Even with all this automated assistance, there remains a place for human intelligence in this sweeping upgrade. One app called “Be My Eyes” uses a combination of crowdsourcing, social media, and live video to connect visually impaired users with a remote volunteer staff of over 500,000 sighted assistants, ready and waiting to read ingredients and expiration dates, signs on subway platforms, or simply describe what they see in front of them.

And for a far more structured service (from $89 to $329/month), Aira functions as a full-time informational concierge for the visually impaired. A full-time staff of certified “agents” work directly with users through a head-mounted camera and earpiece (think Google Glass but sans glass, and actually useful), to offer step-by-step real-time guidance. Using streaming video, Google Maps coordinates, and even social media integration, agents can help users navigate everything from busy sidewalks to crowded parties to, well, marathons.
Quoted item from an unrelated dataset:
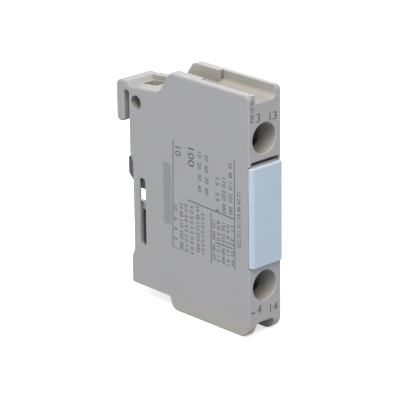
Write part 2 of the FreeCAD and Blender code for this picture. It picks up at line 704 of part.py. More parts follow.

Specialized devices to assist the visually impaired are also arriving atop the wearables wave. The Sunu wristband, for example, uses ultrasonic proximity sensors to read the contours of rooms, transmitting spatial information (open doorways, other people) through haptic signals on the wrist. This can help prevent accidents, but more importantly, can enable blind and visually impaired people to move with increased confidence.

Advertisement



On this front, wireless beacons are increasingly being installed and employed as ways to relay location-specific information to GPS apps designed for visually impaired users. The Canadian National Institute for the Blind, for instance, recently announced plans to install over 200 beacons that can identify everything from entrances to rest rooms to bus stops. And earlier this month, the MBTA announced plans to test beacons installed on bus stop signs along the 70 and 71 bus lines — which service the Perkins School for the Blind. The beacons will deliver precise bus stop information via the Perkins School’s own custom built BlindWays app.

Of course, these all comprise what could be just the first cracks in a grander shift in the terms of accessibility — how, for instance, will autonomous vehicles reshape mobility challenges, and how will augmented reality grow to customize collective experiences to meet individual needs? In the meantime, this new wave of technology is allowing the visually impaired to connect with the world in ways we’ve never seen, and allowing perfect strangers to lend helping hands from half a world away — if that’s a vision of the future, I’ll take it.